If the campaign wanted Papadopoulos to stand down, previously undisclosed emails obtained by The Times show that he either did not get the message or failed to heed it. He continued for months to try to arrange some kind of meeting with Russian representatives, keeping senior campaign advisers abreast of his efforts. Clovis ultimately encouraged him and another foreign policy adviser to travel to Moscow, but neither went because the campaign would not cover the cost.

Papadopoulos was trusted enough to edit the outline of Trump's first major foreign policy speech April 27, an address in which the candidate said it was possible to improve relations with Russia. Papadopoulos flagged the speech to his newfound Russia contacts, telling Timofeev that it should be taken as "the signal to meet."

Stephen Miller, then a senior policy adviser to the campaign and now a top White House aide, was eager for Papadopoulos to serve as a surrogate, someone who could publicize Trump's foreign policy views without officially speaking for the campaign. But Papadopoulos' first public attempt to do so was a disaster.

In late April, at a London hotel, Mifsud told Papadopoulos that he had just learned from high-level Russian officials in Moscow that the Russians had "dirt" on Clinton in the form of "thousands of emails," according to court documents. Although Russian hackers had been mining data from the Democratic National Committee's computers for months, that information was not yet public. Even the committee itself did not know.

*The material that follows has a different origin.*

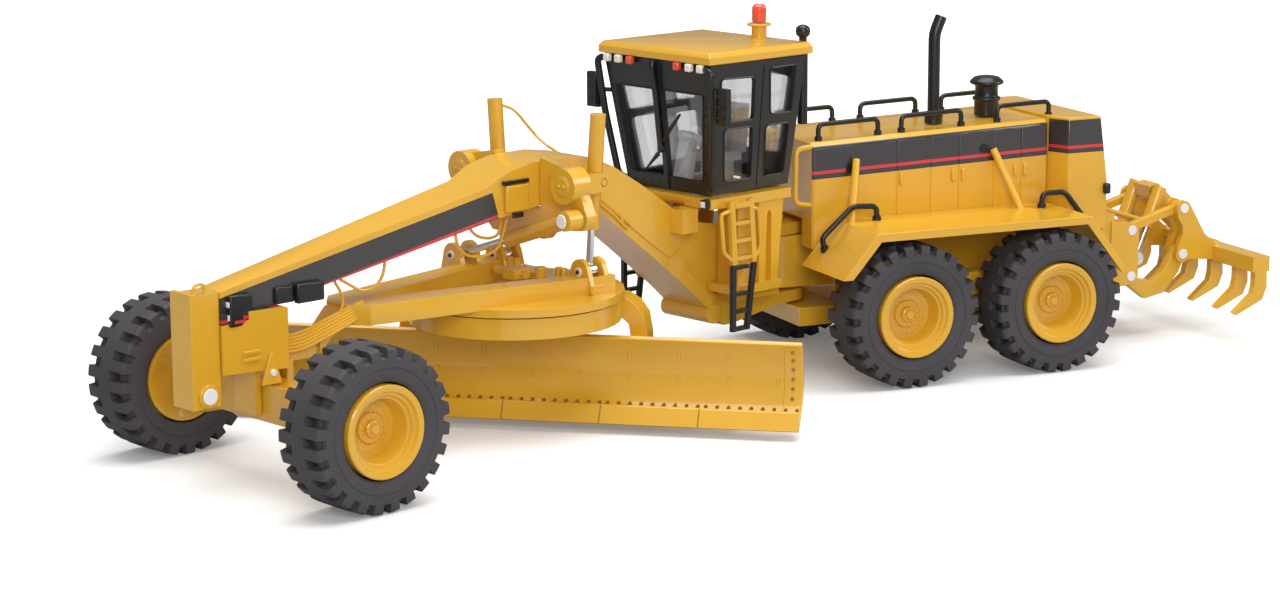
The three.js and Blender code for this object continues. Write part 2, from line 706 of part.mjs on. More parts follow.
function cabRoof() {
  const { rearX, frontX, half, slope } = roof;
  const top = roofTop;
  const under = cab.high + gap;
  const lowHalf = { rearX, frontX, half };
  const slab = join(
    tapered(lowHalf, lowHalf, under, top - 1.2),
    tapered(lowHalf, { rearX: rearX + slope, frontX: frontX - slope, half: half - slope }, top - 1.2, top),
  );
  const post = bar([beacon.x, beacon.y, top - 0.5], [beacon.x, beacon.y, beacon.flangeZ], beacon.base, 16);
  const rest = beacon.flangeZ;
  const flange = bar([beacon.x, beacon.y, rest - 0.1], [beacon.x, beacon.y, rest + 0.6], beacon.flange, 16);
  return join(slab, post, flange);
}

function beaconLens() {
  const base = beacon.flangeZ + 0.6 + gap;
  const { lens: radius, flangeZ, tall } = beacon;
  const top = flangeZ + tall;
  return spun([[0, base], [radius, base], [radius, top - 0.8], [radius - 0.7, top], [0, top]], 16)
    .rotateX(Math.PI / 2)
    .translate(beacon.x, beacon.y, 0);
}

function ventMast() {
  const { x, y, radius, cap, low, top } = mast;
  const post = bar([x, y, low], [x, y, top - 2], radius);
  const head = bar([x, y, top - 2.8], [x, y, top], cap, 16);
  const share = (z) => (z - cab.low) / (cab.high - cab.low);
  const wallX = (z) => cabFoot.rearX + (cabHead.rearX - cabFoot.rearX) * share(z) - gap;
  const arms = [low + 1.5, 82].map((z) => bar([x, y, z], [wallX(z) - 0.1, y, z], 0.7, 8));
  return join(post, head, ...arms);
}

// A mirror on its arm, from the cab's front corner.
function mirrorShape(hand) {
  const { x, y, low, high, wide, deep } = mirror;
  const head = block(x - deep / 2, x + deep / 2, y * hand - wide / 2, y * hand + wide / 2, low, high);
  const mid = (low + high) / 2;
  const share = (mid - cab.low) / (cab.high - cab.low);
  const wallY = cabFoot.half + (cabHead.half - cabFoot.half) * share + gap;
  const wallX = cabFoot.frontX + (cabHead.frontX - cabFoot.frontX) * share - 1.6;
  return join(head, bar([wallX, (wallY + 0.1) * hand, mid], [x, y * hand, mid], 0.6, 8));
}

function operatorSeat() {
  const floor = deck.high + gap;
  const base = block(19, 25, -3, 3, floor, floor + 6);
  const cushion = block(17.5, 27, -4.4, 4.4, floor + 5.8, floor + 8.4);
  const rest = [[15.6, floor + 7.6], [18.4, floor + 7.6], [16.2, floor + 20], [14.4, floor + 20]];
  const back = side(rest, -4.2, 4.2);
  return join(base, cushion, back);
}

function steeringConsole() {
  const floor = deck.high + gap;
  const column = side([[33.6, floor], [36.2, floor], [33.2, floor + 12], [31, floor + 12]], -2.6, 2.6);
  const wheelDisc = bar([31.4, 0, floor + 11.6], [30.6, 0, floor + 13.2], 3.6, 16);
  return join(column, wheelDisc);
}

// ---------------------------------------------------------------- front axle
// A deep dropped beam, forked at each end over a steering knuckle, on a fore-and-aft pin.
function frontAxle() {
  const { x, depth, kingpinY } = axle;
  const { y: forkY, low, high, wall } = axleFork;
  const end = kingpinY + 2.6;
  const bodyEnd = 12; // where the beam's middle part starts to spread into its forks
  const half = [
    [bodyEnd, high + 0.2],
    [forkY - 1.2, high + wall],
    [end, high + wall],
    [end, high],
    [forkY, high],
    [forkY, low],
    [end, low],
    [end, low - wall],
    [forkY - 1.2, low - wall],
    [bodyEnd, low + 0.5],
  ];
  const outline = [...half, ...half.map(([y, z]) => [-y, z]).reverse()];
  const body = front(outline, x - depth / 2, x + depth / 2);
  const bore = bar([x - depth, 0, wheelZ], [x + depth, 0, wheelZ], axlePinRadius + gap);
  return cut(body, bore);
}

function knuckle(hand) {
  const { x, kingpinY, arm: reach } = axle;
  const { low, high } = axleFork;
  const y = kingpinY * hand;
  const post = bar([x, y, low + gap], [x, y, high - gap], 2.6, 16);
  const spindleEnd = (frontWheelY - hubFaceDepth - gap) * hand;
  const spindle = bar([x, y, wheelZ], [x, spindleEnd, wheelZ], 2.4, 16);
  const armY = (kingpinY - 2.2) * hand;
  const lever = flat(
    [
      [x - 1, y - 1.3],
      [x - 1, y + 1.3],
      [x - reach - 1.2, armY + 1.2],
      [x - reach - 1.2, armY - 1.2],
    ],
    leverTop - 1.6,
    leverTop,
  );
  return join(post, spindle, lever);
}

function tieRod() {
  const x = axle.x - axle.arm;
  const y = axle.kingpinY - 2.2;
  const z = leverTop - 1.6 - gap - tieRadius;
  return bar([x, -y - 1, z], [x, y + 1, z], tieRadius, 10);
}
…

Whether Papadopoulos shared that information with anyone else in the campaign is one of many unanswered questions. He was mostly in contact with the campaign over emails. The day after Mifsud's revelation about the hacked emails, he told Miller in an email only that he had "interesting messages coming in from Moscow" about a possible trip. The emails obtained by The Times show no evidence that Papadopoulos discussed the stolen messages with the campaign.